Author: Karen Hao
Publisher: MIT Technology Review
Publication Year: 2019
Summary: The following article discusses how in March of 2019, NBC released a story with the headline “Facial recognition ‘dirty little secret’: Millions of online photos scraped without consent.” The story expands on a data set released by IBM of one million photos of faces to help fairer facial recognition algorithms. However, those photos were scraped from Flickr without the permission of the subjects or photographers. For those in the industry, IBM did not do anything unusual, they were scraping data from the internet and feeding it to the algorithms for training purposes. This is commonplace; Instagram, New York Times, and Wall Street journals are all considered customary sources of data. This is not to say data scraping is right or wrong, there are benign ways to go this. However, this story emphasizes the importance of the tech industry to adapt its standard practices with the evolution of technology and the public awareness. Ruman Chowdhury, global lead for responsible artificial intelligence (AI) at Accenture commented, there are ways to use data that we were not aware of over five years ago so how could the public have agreed to a capability that did not exist.
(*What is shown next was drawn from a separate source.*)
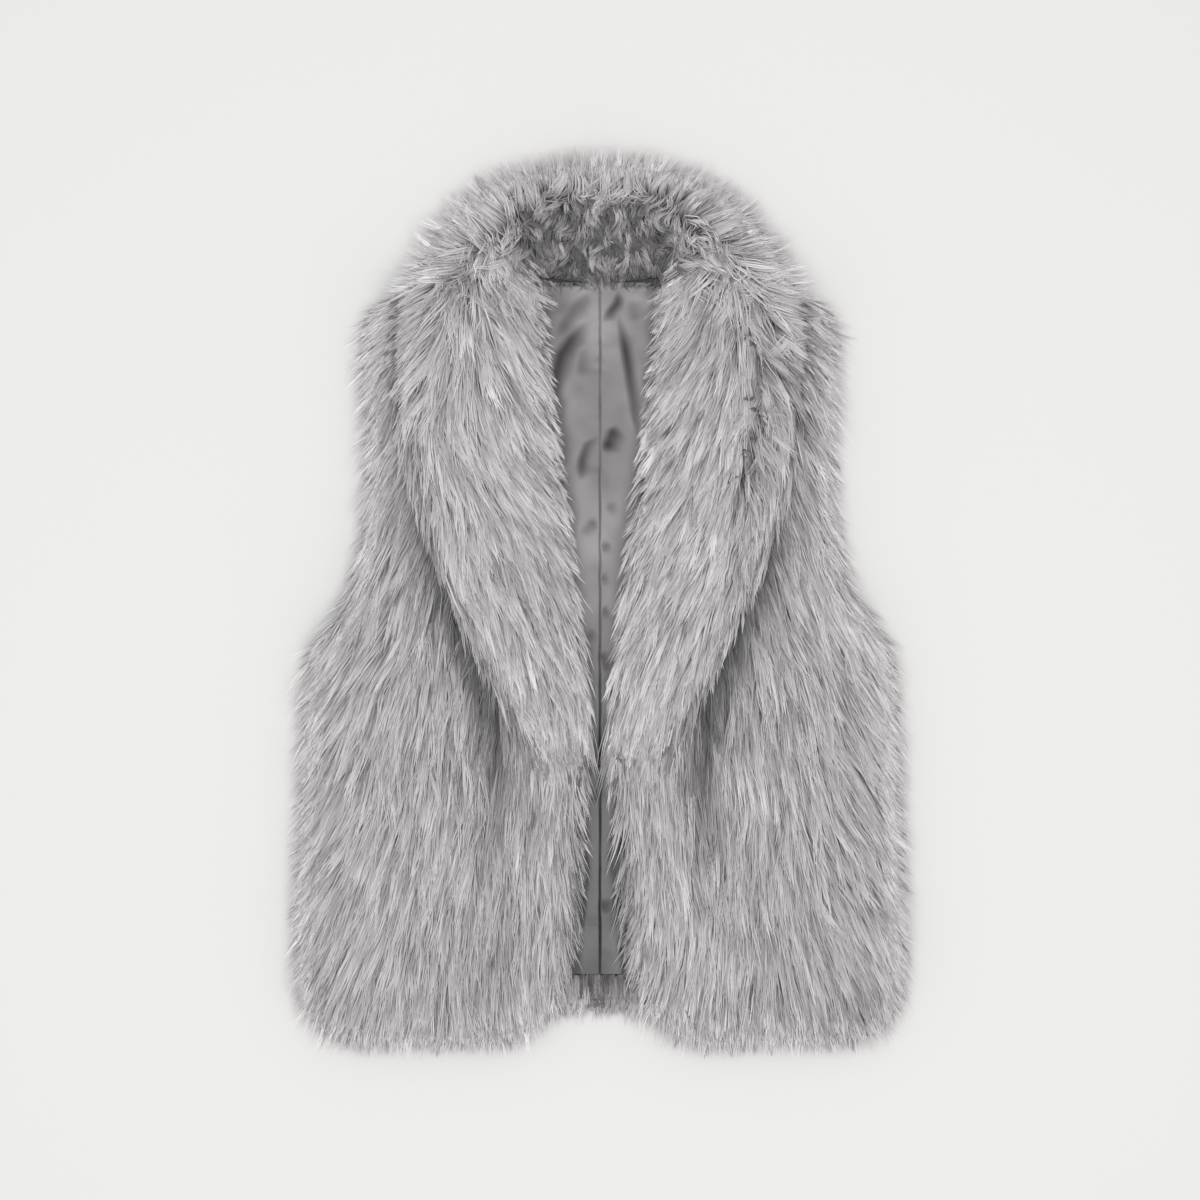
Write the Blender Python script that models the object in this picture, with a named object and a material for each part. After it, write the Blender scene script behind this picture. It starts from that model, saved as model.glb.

In short, it may have been feasible a while back to scrape people’s public data with implicit consent of it being publicly available; however, with the rise of AI and unparalleled scale of Silicon Valley’s data monopolization and monetization, it has completely transformed ethical AI. Technologists have the responsibility of changing alongside it and making sure there is comprehensive and informed societal consensus for their practices.